---------- Input ----------

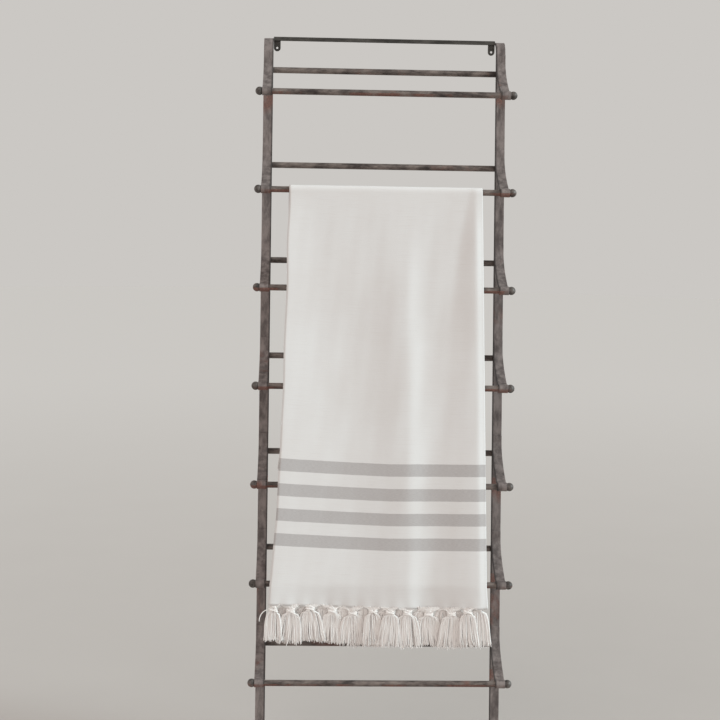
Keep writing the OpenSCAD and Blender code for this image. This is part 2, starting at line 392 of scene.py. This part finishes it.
# The weft's rise and the folds from left to right. Places and widths across are shares of the folded
# width, and a gain is what is added on the way down to the hem.
LEFT_RISE = 12.5 * MM
RIGHT_RISE = 1 * MM
BOW_SHARE = 0.42
LEFT_ROLL = 7 * MM
LEFT_ROLL_GAIN = 14 * MM
LEFT_WIDTH = 0.08
LEFT_WIDTH_GAIN = 0.17
MIDDLE_FOLD = 1.6 * MM
MIDDLE_FOLD_GAIN = 7.6 * MM
MIDDLE_AT = 0.60
MIDDLE_DRIFT = 0.03
MIDDLE_LEFT_SIDE = 0.15
MIDDLE_RIGHT_SIDE = 0.065
VALLEY_LOW = 0.72
VALLEY_GAIN = 0.21
RIGHT_CREST = 0.973
EDGE_START = 0.970
RIGHT_ROLL = 9 * MM
RIGHT_EDGE_BACK = 5 * MM


def weft_rise(across):
    """How much further up its rung a weft line lies than in the middle; across is 0 left to 1 right."""
    left = LEFT_RISE * np.clip((0.55 - across) / 0.55, 0, 1) ** 1.35
    return left + RIGHT_RISE * np.clip((across - 0.5) / 0.5, 0, 1) ** 2


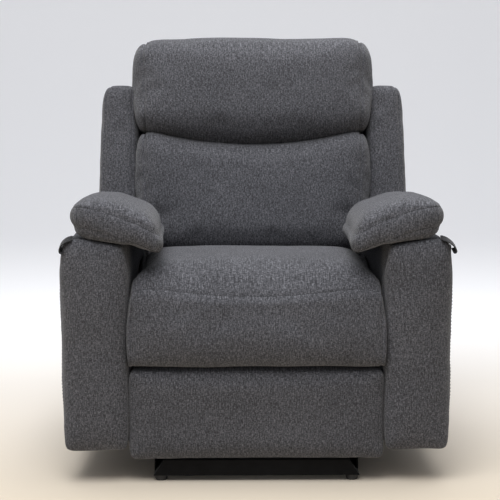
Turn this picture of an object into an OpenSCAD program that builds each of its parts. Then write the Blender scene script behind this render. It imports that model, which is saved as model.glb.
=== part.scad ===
// Push-back recliner armchair.
// +X is to the right seen from the front, the front faces -Y, the floor is z = 0.
// Every piece is drawn with y measured back from the plane of the arm fronts,
// and placed() then moves the whole chair so that its box is centred over the origin.

/* [Overall size] */
// Width over the two arms
overall_w = 846; // [740:1:1020]
// Width of the seat between the arms
between_arms = 566; // [480:1:680]
// Height of the top of the head cushion
overall_h = 1000; // [834:1:1200]
// Height of the seat's crown
seat_h = 479; // [430:1:575]
// Length of the upper part of the arms
arm_len = 530; // [450:1:640]
// Thickness of the backrest, from its cushion's face to its rear cover
back_t = 245; // [205:1:300]

/* [Arms] */
// How far the arm's top lies above the seat's crown
arm_rise = 58; // [50:1:70]
// Height of the arm's bottom above the floor
arm_clear = 74; // [60:1:90]
// Length of the low rear end of the arm, under the wing
arm_tail = 110; // [60:1:115]
// Thickness of the arm's padded cover
cover_t = 16; // [10:1:20]
// Thickness of the boards in the arm
board_t = 18; // [12:1:21]
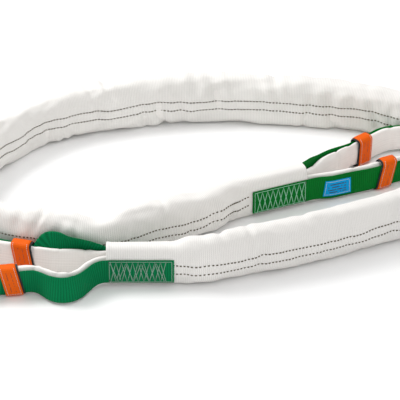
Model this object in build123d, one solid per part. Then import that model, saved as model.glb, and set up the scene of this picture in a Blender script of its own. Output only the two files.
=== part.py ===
from build123d import *
import math
import os

# Eye-and-eye round sling, laid on its edge as a 1 1/4-turn spiral.
# Frame: +X along the long side of the spiral, +Y away from the front run,
# +Z up. The origin is the centre of the footprint, on the floor.
# All sizes in millimetres.

# ------------------------------------------------------------ driving sizes
SLEEVE_H = 104.0        # protective sleeve, standing height over the body
SLEEVE_T = 54.0         # and its thickness
SLEEVE_R = 23.0         # section corner radius, leaves an 8 mm flat underside
SLEEVE_WALL = 2.4
MOUTH_H = 84.0          # flattened sleeve end
MOUTH_T = 36.0
MOUTH_R = 12.0
MOUTH_RUN = 120.0       # length of the flattened end
TAPER_RUN = 30.0        # from flattened end to full body

HOSE_T = 14.0           # core hose where it is flat, in the eyes
HOSE_H = 54.0
HOSE_Z = 4.6            # its lower edge, kept off the floor by the keepers
HOSE_WALL = 1.2
HOSE_BODY_T = 22.0      # the same hose, plumped out inside the sleeve
HOSE_BODY_H = 74.0
HOSE_BODY_Z = 14.0
LEG_OFF_MOUTH = 8.0     # the two legs side by side, off the sleeve's centre
LEG_OFF_BODY = 11.7
CORE_GAP = 0.3          # yarn core to hose wall

WEB_W = 50.0            # wear strip webbing
WEB_T = 3.0
WEB_Z = 7.0             # its lower edge
WEB_OFF = 11.8          # strip centre, off the hose leg's centre
PATCH_LEN = 116.0       # sewn-down strip end
PATCH_SETBACK = 3.0

KEEPER_W = 36.0         # keeper band, along the leg
KEEPER_T = 2.4
LINING_T = 0.9
LINING_GAP = 0.4        # running gap over hose and strip

LABEL_L = 58.0
LABEL_H = 33.0
LABEL_T = 0.8

SEAM_Z = (38.0, 58.0)   # two rows of seam stitching, on both faces
THREAD_H = 1.4
THREAD_T = 0.5

MOUTH_GAP = 0.6         # hinge line gap between the sleeve mouth and an eye
BIGHT_R = 36.0          # hose centre radius round the end of each eye

OX, OY = 110.8515, -7.7565      # layout centre, subtracted from every route point

# ------------------------------------------------------------------- routes
# Sleeve centre line from mouth A to mouth B: (x, y) and corner radius.
BODY = [
    (-176.0, -291.0, 0), (8.0, -291.0, 140), (205.0, -222.0, 400),
    (400.0, -130.0, 500), (600.0, -57.0, 240), (702.0, 35.0, 98),
    (702.0, 140.0, 98), (610.0, 196.0, 240), (430.0, 245.0, 300),
    (310.0, 290.0, 400), (60.0, 322.0, 600), (-90.0, 309.0, 600),
    (-240.0, 272.0, 300), (-350.0, 212.0, 220), (-430.0, 112.0, 260),
    (-482.0, -20.0, 140), (-470.0, -108.0, 90), (-415.0, -165.0, 110),
    (-345.0, -191.0, 300), (-195.0, -229.0, 90), (12.0, -112.0, 100),
    (52.3, -69.45, 78),
    (205.0, -2.0, 0),
]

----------

» Stated exercise:
Quote exactly the first line of the data and every line after it through the one holding "return left +".

» Response to the exercise:
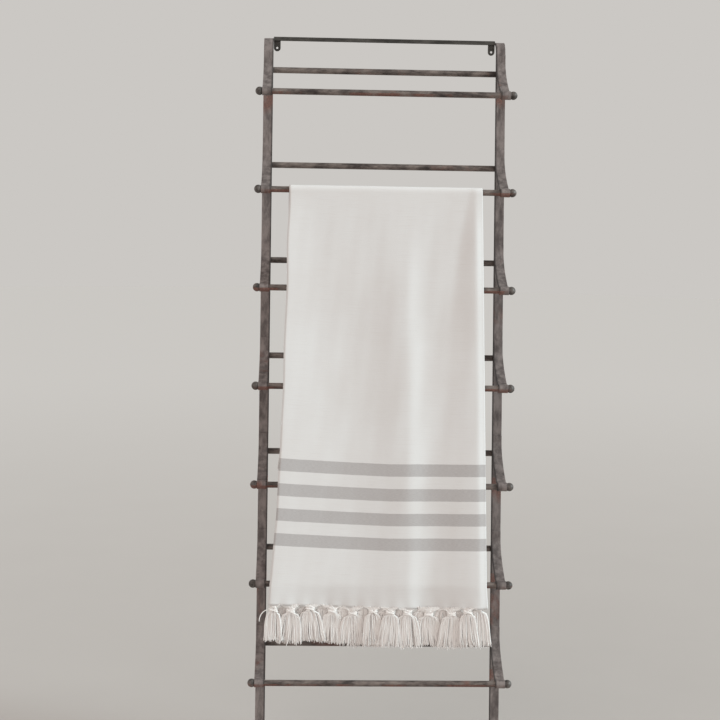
Keep writing the OpenSCAD and Blender code for this image. This is part 2, starting at line 392 of scene.py. This part finishes it.
# The weft's rise and the folds from left to right. Places and widths across are shares of the folded
# width, and a gain is what is added on the way down to the hem.
LEFT_RISE = 12.5 * MM
RIGHT_RISE = 1 * MM
BOW_SHARE = 0.42
LEFT_ROLL = 7 * MM
LEFT_ROLL_GAIN = 14 * MM
LEFT_WIDTH = 0.08
LEFT_WIDTH_GAIN = 0.17
MIDDLE_FOLD = 1.6 * MM
MIDDLE_FOLD_GAIN = 7.6 * MM
MIDDLE_AT = 0.60
MIDDLE_DRIFT = 0.03
MIDDLE_LEFT_SIDE = 0.15
MIDDLE_RIGHT_SIDE = 0.065
VALLEY_LOW = 0.72
VALLEY_GAIN = 0.21
RIGHT_CREST = 0.973
EDGE_START = 0.970
RIGHT_ROLL = 9 * MM
RIGHT_EDGE_BACK = 5 * MM


def weft_rise(across):
    """How much further up its rung a weft line lies than in the middle; across is 0 left to 1 right."""
    left = LEFT_RISE * np.clip((0.55 - across) / 0.55, 0, 1) ** 1.35
    return left + RIGHT_RISE * np.clip((across - 0.5) / 0.5, 0, 1) ** 2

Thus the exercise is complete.